Beside acting as the spiritual leader of the Musha'sha', he is also the military and temporal ruler of the movement.
A theologian reputed to be descended from the seventh Shi'ite imam, Musa al-Kazim, Muhammad ibn Fala had received a traditional Islamic religious education in al-Hillah, a famous center for Shi'ite studies.
As a student he had been noted for his extremist religious views, which bordered on heresy, and he had been excommunicated from the faith by his teacher, himself a noted Shi'ite theologian.
Muhammad ibn Falah from 1436 onward has actively propagated his views among Arab tribesmen, trying to create a coalition of discontented Arab tribes on what is now the border between Iraq and Iran.

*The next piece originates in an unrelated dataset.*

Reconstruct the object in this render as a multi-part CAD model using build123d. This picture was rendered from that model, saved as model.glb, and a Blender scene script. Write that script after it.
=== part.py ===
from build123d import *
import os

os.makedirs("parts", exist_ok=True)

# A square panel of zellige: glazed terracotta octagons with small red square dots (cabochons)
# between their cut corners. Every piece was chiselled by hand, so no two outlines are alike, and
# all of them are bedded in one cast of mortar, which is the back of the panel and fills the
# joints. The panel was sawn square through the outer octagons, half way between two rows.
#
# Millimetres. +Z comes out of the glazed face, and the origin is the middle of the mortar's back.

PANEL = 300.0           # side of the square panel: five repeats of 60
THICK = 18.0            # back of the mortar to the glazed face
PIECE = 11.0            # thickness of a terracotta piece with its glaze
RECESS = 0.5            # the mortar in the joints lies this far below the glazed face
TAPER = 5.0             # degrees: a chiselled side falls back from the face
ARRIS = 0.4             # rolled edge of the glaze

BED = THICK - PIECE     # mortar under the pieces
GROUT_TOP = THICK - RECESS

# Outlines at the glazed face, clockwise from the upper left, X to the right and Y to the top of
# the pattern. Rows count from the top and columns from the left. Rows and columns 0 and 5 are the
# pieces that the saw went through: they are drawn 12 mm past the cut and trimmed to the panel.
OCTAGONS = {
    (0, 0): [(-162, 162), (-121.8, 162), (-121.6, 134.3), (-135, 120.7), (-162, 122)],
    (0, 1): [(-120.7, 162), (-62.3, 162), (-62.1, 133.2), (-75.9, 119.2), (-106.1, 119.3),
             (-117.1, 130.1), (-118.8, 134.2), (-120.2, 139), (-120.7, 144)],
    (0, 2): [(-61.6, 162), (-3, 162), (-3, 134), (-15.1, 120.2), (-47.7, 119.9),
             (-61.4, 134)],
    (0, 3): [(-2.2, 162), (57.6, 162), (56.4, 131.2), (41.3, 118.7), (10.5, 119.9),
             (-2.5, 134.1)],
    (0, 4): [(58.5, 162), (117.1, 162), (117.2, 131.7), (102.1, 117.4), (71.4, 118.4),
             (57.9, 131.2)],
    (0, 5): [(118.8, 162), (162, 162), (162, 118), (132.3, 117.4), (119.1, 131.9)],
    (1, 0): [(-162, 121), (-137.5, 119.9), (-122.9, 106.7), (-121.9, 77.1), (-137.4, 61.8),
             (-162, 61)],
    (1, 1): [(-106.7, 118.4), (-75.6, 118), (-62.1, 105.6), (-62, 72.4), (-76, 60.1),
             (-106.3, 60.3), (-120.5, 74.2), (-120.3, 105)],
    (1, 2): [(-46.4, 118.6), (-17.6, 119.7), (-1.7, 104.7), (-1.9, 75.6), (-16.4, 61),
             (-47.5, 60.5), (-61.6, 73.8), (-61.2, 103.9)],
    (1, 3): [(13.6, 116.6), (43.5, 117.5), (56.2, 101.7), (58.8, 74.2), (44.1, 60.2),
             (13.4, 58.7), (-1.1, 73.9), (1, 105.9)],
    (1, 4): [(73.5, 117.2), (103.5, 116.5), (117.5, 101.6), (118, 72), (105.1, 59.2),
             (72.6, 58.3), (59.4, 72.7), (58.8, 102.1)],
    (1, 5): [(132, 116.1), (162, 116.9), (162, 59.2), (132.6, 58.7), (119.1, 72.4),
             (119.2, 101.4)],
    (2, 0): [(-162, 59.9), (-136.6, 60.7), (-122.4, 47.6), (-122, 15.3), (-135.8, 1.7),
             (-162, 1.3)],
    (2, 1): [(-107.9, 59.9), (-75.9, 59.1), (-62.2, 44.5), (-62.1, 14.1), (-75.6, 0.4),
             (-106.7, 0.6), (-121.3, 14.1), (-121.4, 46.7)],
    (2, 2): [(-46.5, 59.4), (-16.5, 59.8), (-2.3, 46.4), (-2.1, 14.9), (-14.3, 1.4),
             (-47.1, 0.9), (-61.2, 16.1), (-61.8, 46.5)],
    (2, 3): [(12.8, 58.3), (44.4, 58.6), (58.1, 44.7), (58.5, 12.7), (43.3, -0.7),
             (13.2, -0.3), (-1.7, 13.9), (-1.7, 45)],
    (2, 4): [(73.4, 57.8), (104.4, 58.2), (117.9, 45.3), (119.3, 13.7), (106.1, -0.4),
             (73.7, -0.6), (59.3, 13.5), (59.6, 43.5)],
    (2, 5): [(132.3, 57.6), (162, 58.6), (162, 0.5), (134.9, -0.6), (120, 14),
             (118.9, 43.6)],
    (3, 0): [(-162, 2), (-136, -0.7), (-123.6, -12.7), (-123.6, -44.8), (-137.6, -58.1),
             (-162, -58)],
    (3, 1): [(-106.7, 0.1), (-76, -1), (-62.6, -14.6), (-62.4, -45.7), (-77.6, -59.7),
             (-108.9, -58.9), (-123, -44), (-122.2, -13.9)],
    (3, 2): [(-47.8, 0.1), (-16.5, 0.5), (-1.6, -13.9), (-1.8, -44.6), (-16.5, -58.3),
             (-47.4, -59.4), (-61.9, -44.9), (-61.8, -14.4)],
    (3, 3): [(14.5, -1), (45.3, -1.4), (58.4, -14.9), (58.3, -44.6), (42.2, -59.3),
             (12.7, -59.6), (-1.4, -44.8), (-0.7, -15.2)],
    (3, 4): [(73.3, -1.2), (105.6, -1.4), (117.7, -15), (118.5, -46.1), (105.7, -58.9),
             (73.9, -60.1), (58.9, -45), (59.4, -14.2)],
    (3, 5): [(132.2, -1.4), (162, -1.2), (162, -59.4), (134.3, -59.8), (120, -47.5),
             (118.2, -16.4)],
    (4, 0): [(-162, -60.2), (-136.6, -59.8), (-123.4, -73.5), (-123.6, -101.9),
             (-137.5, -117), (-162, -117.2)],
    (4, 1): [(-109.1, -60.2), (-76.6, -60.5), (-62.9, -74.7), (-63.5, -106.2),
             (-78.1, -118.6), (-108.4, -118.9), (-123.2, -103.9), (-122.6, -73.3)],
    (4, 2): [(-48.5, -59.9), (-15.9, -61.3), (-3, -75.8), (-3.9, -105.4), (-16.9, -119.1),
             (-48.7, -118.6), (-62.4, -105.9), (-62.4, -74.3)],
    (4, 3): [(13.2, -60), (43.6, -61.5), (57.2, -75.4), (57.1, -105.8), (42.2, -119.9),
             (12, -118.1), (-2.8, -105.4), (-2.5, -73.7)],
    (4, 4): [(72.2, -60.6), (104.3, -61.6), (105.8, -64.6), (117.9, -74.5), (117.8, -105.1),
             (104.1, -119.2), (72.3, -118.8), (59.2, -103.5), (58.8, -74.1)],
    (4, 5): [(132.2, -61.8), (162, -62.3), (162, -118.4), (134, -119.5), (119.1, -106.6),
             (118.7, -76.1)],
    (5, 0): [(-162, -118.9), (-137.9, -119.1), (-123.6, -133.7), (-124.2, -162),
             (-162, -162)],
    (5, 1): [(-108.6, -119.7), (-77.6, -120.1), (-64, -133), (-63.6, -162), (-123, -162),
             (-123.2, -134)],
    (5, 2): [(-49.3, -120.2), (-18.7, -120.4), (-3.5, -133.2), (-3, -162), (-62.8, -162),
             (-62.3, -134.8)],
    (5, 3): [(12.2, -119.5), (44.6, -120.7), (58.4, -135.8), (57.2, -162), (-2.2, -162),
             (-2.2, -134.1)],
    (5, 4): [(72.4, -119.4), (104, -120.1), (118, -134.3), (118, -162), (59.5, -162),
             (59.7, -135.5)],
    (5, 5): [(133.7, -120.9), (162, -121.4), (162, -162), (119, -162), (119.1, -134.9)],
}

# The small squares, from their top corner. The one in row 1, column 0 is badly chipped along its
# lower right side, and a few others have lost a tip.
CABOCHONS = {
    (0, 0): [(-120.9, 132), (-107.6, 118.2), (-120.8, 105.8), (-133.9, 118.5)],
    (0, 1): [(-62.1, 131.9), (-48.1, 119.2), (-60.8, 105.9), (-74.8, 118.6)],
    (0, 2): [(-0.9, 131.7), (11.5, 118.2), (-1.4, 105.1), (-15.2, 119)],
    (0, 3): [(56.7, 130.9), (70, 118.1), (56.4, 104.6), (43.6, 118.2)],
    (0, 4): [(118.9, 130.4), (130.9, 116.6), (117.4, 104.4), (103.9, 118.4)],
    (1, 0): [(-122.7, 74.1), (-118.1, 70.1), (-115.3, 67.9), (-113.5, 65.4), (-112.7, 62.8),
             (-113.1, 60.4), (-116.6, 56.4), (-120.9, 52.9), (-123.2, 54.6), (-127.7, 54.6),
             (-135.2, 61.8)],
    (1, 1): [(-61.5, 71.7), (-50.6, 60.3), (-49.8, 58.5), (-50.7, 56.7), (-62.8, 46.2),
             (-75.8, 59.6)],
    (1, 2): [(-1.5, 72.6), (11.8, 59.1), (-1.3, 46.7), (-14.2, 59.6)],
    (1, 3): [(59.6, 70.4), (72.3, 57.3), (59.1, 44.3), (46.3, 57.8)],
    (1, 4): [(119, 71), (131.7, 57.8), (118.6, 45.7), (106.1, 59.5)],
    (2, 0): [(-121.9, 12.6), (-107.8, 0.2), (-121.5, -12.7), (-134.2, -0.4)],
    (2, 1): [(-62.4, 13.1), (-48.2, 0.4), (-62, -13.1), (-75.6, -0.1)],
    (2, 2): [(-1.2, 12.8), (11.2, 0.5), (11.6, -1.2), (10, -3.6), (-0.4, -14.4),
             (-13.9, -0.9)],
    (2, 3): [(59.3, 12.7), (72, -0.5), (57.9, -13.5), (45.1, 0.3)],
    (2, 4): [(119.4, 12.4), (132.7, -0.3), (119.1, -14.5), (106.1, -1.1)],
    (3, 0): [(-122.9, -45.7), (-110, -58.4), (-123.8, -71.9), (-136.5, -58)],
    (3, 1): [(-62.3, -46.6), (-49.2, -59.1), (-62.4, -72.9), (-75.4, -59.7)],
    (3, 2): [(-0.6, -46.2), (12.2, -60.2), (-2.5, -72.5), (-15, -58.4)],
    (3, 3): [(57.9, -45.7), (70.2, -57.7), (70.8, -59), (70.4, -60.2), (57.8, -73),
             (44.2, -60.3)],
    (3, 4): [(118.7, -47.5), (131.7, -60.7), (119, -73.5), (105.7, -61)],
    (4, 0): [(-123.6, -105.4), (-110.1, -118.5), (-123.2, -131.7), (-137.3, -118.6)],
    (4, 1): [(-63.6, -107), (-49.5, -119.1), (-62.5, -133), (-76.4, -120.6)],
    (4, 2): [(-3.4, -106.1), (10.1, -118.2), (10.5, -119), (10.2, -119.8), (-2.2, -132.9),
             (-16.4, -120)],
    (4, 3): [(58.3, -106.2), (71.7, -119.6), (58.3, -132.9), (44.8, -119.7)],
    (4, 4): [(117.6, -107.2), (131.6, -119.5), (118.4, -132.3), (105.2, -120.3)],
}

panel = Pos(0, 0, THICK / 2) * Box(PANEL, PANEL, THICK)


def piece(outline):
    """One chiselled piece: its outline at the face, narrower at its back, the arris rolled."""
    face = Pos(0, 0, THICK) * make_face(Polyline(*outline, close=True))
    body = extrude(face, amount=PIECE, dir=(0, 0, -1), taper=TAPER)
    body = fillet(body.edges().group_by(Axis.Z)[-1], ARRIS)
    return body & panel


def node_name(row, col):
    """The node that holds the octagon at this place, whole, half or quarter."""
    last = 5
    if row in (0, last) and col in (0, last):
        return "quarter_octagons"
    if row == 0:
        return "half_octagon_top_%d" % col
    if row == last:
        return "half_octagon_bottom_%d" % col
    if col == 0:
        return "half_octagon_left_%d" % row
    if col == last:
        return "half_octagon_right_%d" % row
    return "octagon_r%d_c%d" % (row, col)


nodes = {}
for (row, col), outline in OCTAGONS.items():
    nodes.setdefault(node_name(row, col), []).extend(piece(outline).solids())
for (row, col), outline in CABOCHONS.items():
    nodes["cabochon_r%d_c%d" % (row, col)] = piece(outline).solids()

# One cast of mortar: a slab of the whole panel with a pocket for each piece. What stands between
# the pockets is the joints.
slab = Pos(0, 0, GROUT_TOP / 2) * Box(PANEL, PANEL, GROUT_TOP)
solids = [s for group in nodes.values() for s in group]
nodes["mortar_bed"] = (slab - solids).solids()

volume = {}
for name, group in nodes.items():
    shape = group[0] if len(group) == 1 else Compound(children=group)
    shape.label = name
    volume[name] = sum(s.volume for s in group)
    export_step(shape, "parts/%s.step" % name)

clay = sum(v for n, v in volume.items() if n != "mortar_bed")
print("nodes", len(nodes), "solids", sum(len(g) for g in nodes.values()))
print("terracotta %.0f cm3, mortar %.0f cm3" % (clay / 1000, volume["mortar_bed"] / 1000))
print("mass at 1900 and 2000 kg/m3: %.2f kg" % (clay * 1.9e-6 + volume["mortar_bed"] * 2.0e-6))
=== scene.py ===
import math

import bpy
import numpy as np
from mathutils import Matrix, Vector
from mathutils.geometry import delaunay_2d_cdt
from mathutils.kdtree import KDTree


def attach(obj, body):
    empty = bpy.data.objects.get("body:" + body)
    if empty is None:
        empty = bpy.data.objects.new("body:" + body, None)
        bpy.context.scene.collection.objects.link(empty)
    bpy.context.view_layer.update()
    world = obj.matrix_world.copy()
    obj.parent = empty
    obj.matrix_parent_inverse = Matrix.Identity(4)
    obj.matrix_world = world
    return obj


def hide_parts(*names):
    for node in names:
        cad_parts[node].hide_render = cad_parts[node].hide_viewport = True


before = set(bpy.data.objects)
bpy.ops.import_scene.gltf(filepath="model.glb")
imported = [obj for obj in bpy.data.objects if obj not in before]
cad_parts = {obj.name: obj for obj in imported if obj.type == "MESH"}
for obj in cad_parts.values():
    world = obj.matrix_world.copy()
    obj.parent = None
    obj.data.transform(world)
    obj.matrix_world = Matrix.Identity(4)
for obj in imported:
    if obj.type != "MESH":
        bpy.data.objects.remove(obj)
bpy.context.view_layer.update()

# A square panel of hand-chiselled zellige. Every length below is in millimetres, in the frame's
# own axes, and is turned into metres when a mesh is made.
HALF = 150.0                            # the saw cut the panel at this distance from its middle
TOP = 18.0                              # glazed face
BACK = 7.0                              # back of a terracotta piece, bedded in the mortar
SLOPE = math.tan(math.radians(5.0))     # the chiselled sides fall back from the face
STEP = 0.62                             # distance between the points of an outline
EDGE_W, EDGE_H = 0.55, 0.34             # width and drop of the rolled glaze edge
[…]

This coalition is held together by his contention that he is the mahdi (the “divinely guided one”) and the representative of 'Ali (whom the Shi'ites regard as the legitimate successor to the Prophet Muhammad).
Two different subtribes of the Mossi people, the Yonyonse and the Ninsi, inhabit the central plateau of what is today Burkina Faso.
They have been in constant conflict until 1441 when Wubri, a Yonyonse hero and an important figure in Burkina Faso’s history, leads his tribe to victory.
He now renames the area from “Kumbee-Tenga”, as the Ninsi had called it, to “Wogodogo”, meaning "where people get honor and respect."
The structures of this and similar Mossi states seem to have been erected about the fifteenth century by relatively small bands of immigrants who eventually merged with the autochthonous Gur-speaking inhabitants of the Volta basin.
Their success in conquering and organizing the Gur villages into kingdoms seems to have been due to their possession of cavalry, which subsequently will remain a badge of royalty and of aristocracy.